Zuerst landete der krumme Peter auf der höchsten Bergspitze.
Von hier aus ging er genau den Weg zurück, den er gekommen war.
Wie ein Wunder war sein Luftschiff wieder aufgetaut, und der treue Esel brachte
ihn heil den höchsten Berg hinab.
Eiligst machte sich der krumme Peter auf den Heimweg.
Hier war alles weiß, voller Schnee und Eis. Die Menschen froren. Der stumme
Hans saß in einer Ecke seines Hauses und war noch stummer als schon zuvor.
Keine Sonnenblumen standen mehr auf dem Feldern, die Flüsse und Seen waren mit
einer dicken Eisschichte zugedeckt. Der krumme Peter wollte freudig dem
stummen Hans die eingefangene Sonne im Sack als Sieger überreichen! Da winkte
der stumme Hans mit müder Handbewegung ab, und ein paar Tränen rollten über
seinen Bart, die sogleich zu Eis wurden.
Alle waren traurig! Niemand freute sich über die gefangene Sonne.

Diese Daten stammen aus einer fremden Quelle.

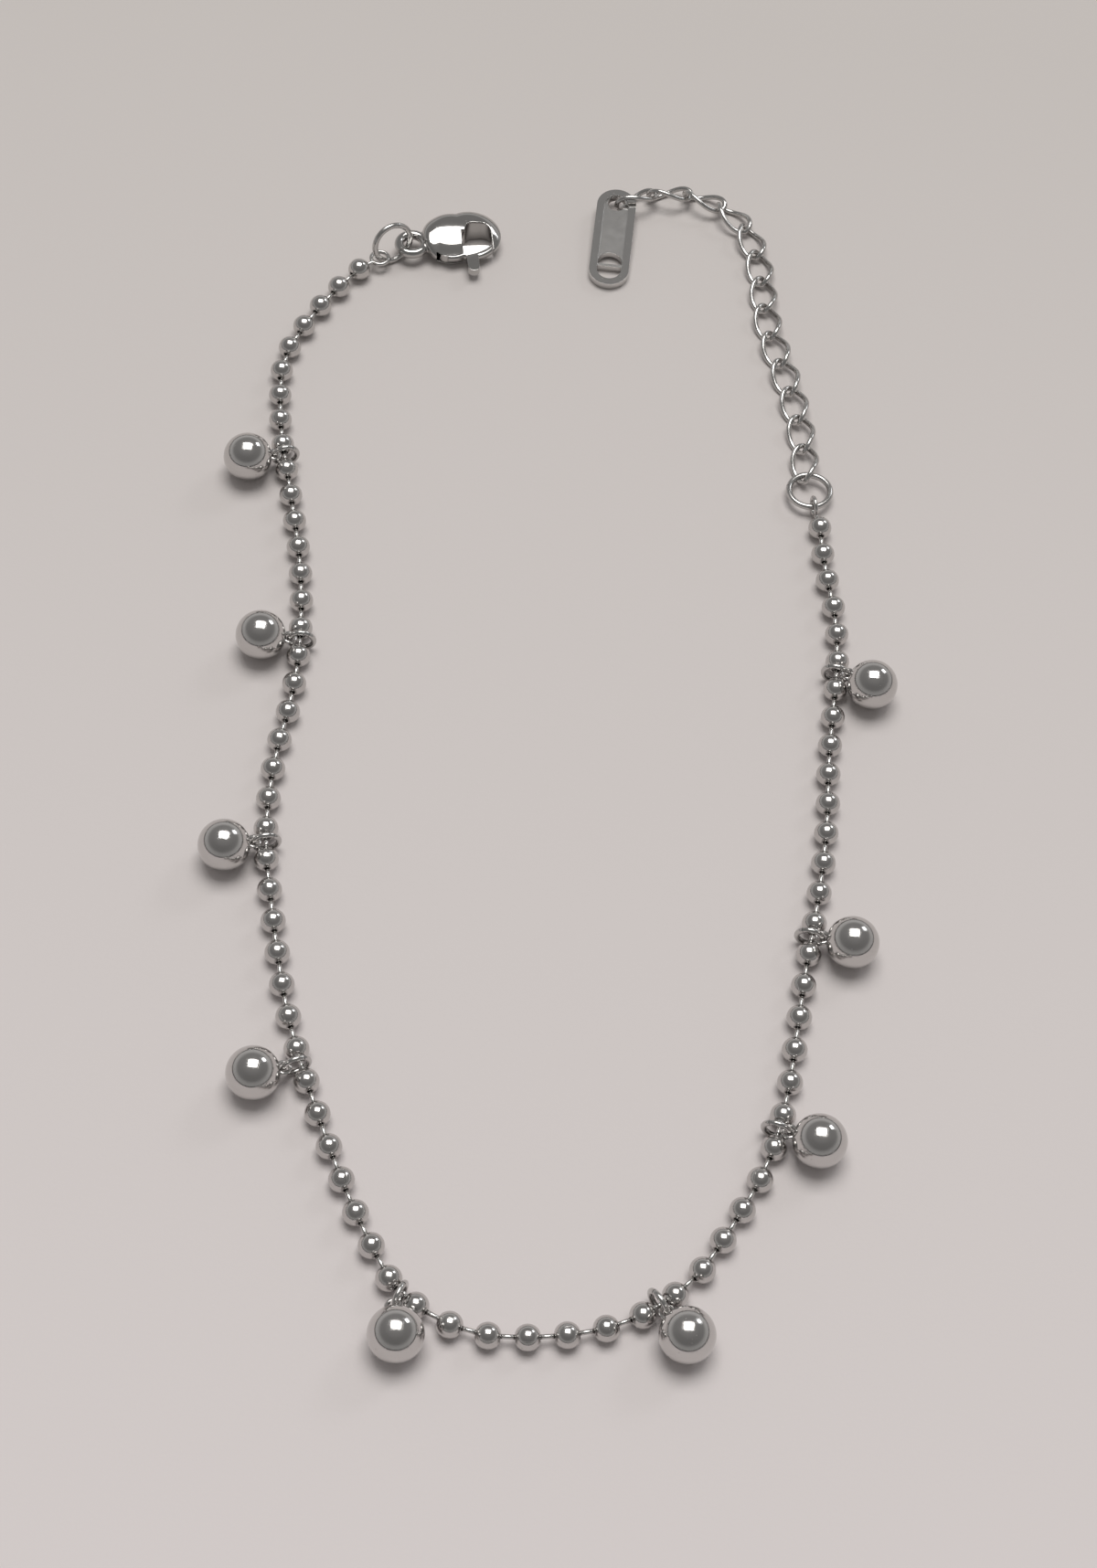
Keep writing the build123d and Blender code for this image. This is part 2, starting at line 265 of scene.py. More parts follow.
# %% Shader group: dust
dust, given, result = start_group(
    "Dust", "ShaderNodeTree",
    (("Vector", VECTOR, None), ("Scale", FLOAT, 3000.0), ("Size", FLOAT, 0.13), ("Share", FLOAT, 0.12)),
    (("Mask", FLOAT),),
)
cells = put(dust, "ShaderNodeTexVoronoi", {"Vector": given["Vector"], "Scale": given["Scale"]})
speck = calc(dust, "LESS_THAN", cells.outputs["Distance"], given["Size"])
chance = put(dust, "ShaderNodeSeparateColor", {0: cells.outputs["Color"]})
chosen = calc(dust, "LESS_THAN", chance.outputs[0], given["Share"])
dust.links.new(calc(dust, "MULTIPLY", speck, chosen), result["Mask"])
print(dust.name, len(dust.nodes), "nodes")

# %% [markdown]
# ## The steels
# One function makes every steel of this anklet: a metal with smudged gloss, a scratched
# surface as bump, and dust that is matt. Only the numbers differ. The drawn wire is the
# roughest and the most scratched. The cast clasp is the darkest, but glossy from tumbling.
# The tag is the palest, and its rim the smoothest: a little roughness would spread the
# ceiling light over a whole flat face.

# %% The steels
Steel = namedtuple("Steel", "name colour clean smudged scratch grain dust")
STEELS = (
    Steel("ball_steel", (0.60, 0.585, 0.575), 0.07, 0.16, 0.5, 0.0, 0.10),
    Steel("bead_steel", (0.57, 0.555, 0.545), 0.10, 0.20, 0.5, 0.1, 0.06),
    Steel("wire_steel", (0.55, 0.54, 0.53), 0.14, 0.24, 0.6, 0.2, 0.04),
    Steel("clasp_steel", (0.50, 0.49, 0.48), 0.07, 0.12, 0.1, 0.1, 0.06),
    Steel("tag_steel", (0.62, 0.61, 0.60), 0.06, 0.08, 0.02, 0.0, 0.06),
    Steel("panel_steel", (0.62, 0.61, 0.60), 0.12, 0.14, 0.03, 0.03, 0.06),
)
DUST_COLOUR = (0.42, 0.40, 0.39, 1)
DUST_ROUGHNESS = 0.7
GRAIN_SCALE = 9000.0     # grains of about a ninth of a millimetre
BUMP_DEPTH = 2e-6        # metres
print("roughest", max(STEELS, key=lambda steel: steel.smudged).name)

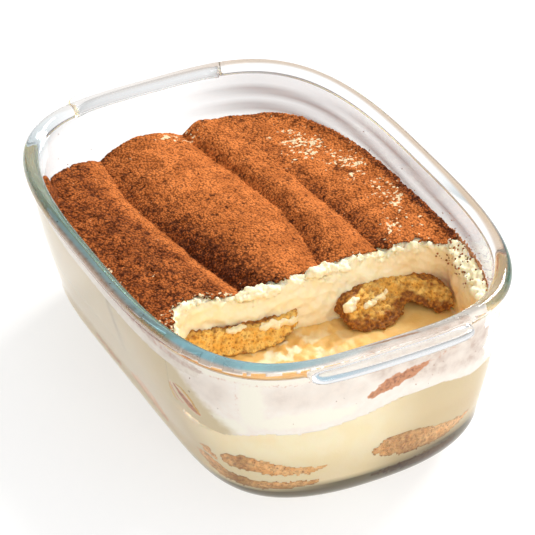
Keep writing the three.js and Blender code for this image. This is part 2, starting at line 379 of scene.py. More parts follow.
class Paint:
    """A material in the making."""

    def __init__(self, name):
        self.material = bpy.data.materials.new(name)
        self.material.use_nodes = True
        self.nodes = self.material.node_tree.nodes
        self.links = self.material.node_tree.links
        self.shader = self.nodes["Principled BSDF"]
        self.output = self.nodes["Material Output"]
        self.where = self.node("TexCoord", {}, {}, "Object")

    def node(self, kind, settings, inputs, output=0):
        made = self.nodes.new("ShaderNode" + kind)
        for name, value in settings.items():
            setattr(made, name, value)
        for name, value in inputs.items():
            self.feed(made.inputs[name], value)
        return Wire(self, made.outputs[output])

    def feed(self, socket, value):
        if isinstance(value, Wire):
            self.links.new(value.socket, socket)
        elif isinstance(value, (tuple, list)) and len(value) == 3 and socket.type == "RGBA":
            socket.default_value = (*value, 1)
        else:
            socket.default_value = value

    def set(self, **sockets):
        for name, value in sockets.items():
            self.feed(self.shader.inputs[name.replace("_", " ")], value)

    def scaled(self, size):
        """Object coordinates in steps of the given millimetres."""
        return self.node("VectorMath", {"operation": "SCALE"}, {0: self.where, "Scale": 1 / (size * MM)})

    def grain(self, size, detail=2.0, roughness=0.5):
        """Noise from 0 to 1 with lumps of the given size in millimetres."""
        inputs = {"Vector": self.scaled(size), "Scale": 1.0, "Detail": detail, "Roughness": roughness}
        return self.node("TexNoise", {}, inputs)

    def cells(self, size):
        """Distance to the nearest of many scattered points, in units of their spacing."""
        return self.node("TexVoronoi", {"feature": "F1"}, {"Vector": self.scaled(size), "Scale": 1.0})

    def value(self, name):
        return self.node("Attribute", {"attribute_name": name}, {}, "Fac")

    def between(self, wire, low, high):
        """0 below low, 1 above high, with a soft step between."""
        settings = {"interpolation_type": "SMOOTHSTEP"}
        return self.node("MapRange", settings, {"Value": wire, "From Min": low, "From Max": high})

    def blend(self, factor, first, second):
        return self.node("Mix", {"data_type": "RGBA"}, {0: factor, 6: first, 7: second}, 2)

    def bumps(self, height, depth, distance=1.0):
        """Small relief: depth in millimetres for a height from 0 to 1."""
        return self.node("Bump", {}, {"Height": height, "Strength": depth, "Distance": distance * MM})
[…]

Da entschloss sich der krumme Peter, so krumm zu bleiben wie er war und
ließ die Sonne aus dem Sack. Diese rieb sich ihre verweinten Augen,
erhob sich von der Erde immer höher und höher bis sie pünktlich um Punkt 12 am
blauen Himmelszelt stand und aus vollem Herzen auf die Erde lachte,
die sich wieder an den warmen Strahlen erfreute, und alles fing an zu
blühen, die Vögel sangen auf den Bäumen, die Fische schwammen wieder um die
Wette, und der stumme Hans mit dem krummen Peter saßen wieder auf der Bank am
Waldrand und freuten sich daran, dass alles wieder so war,
wie es vorher gewesen ist.
Als Peter dem Hans vor Freude den Sack aus liebe und Treue gewoben über den
Kopf stülpte, geschah ein Wunder!
Hans konnte plötzlich all die Vögel singen hören, und das
Rauschen Der Bäume im Wind vernehmen.Seine Stimme kam zurück, er konnte
wieder sprechen!
Auch Peters Rücken hatte sich gestreckt! Seine Arme und Beine hat ein
Wunder von Liebe und Treue aus den Banne einer Krankheit gelöst.
Mit beiden Armen winkte er zur Sonne empor, war überglücklich über das
wunderbare Ende seiner Reise zur Sonne.
Wir sollten uns öfters kleider aus
Liebe und Treue weben und gegenseitig damit erfreuen.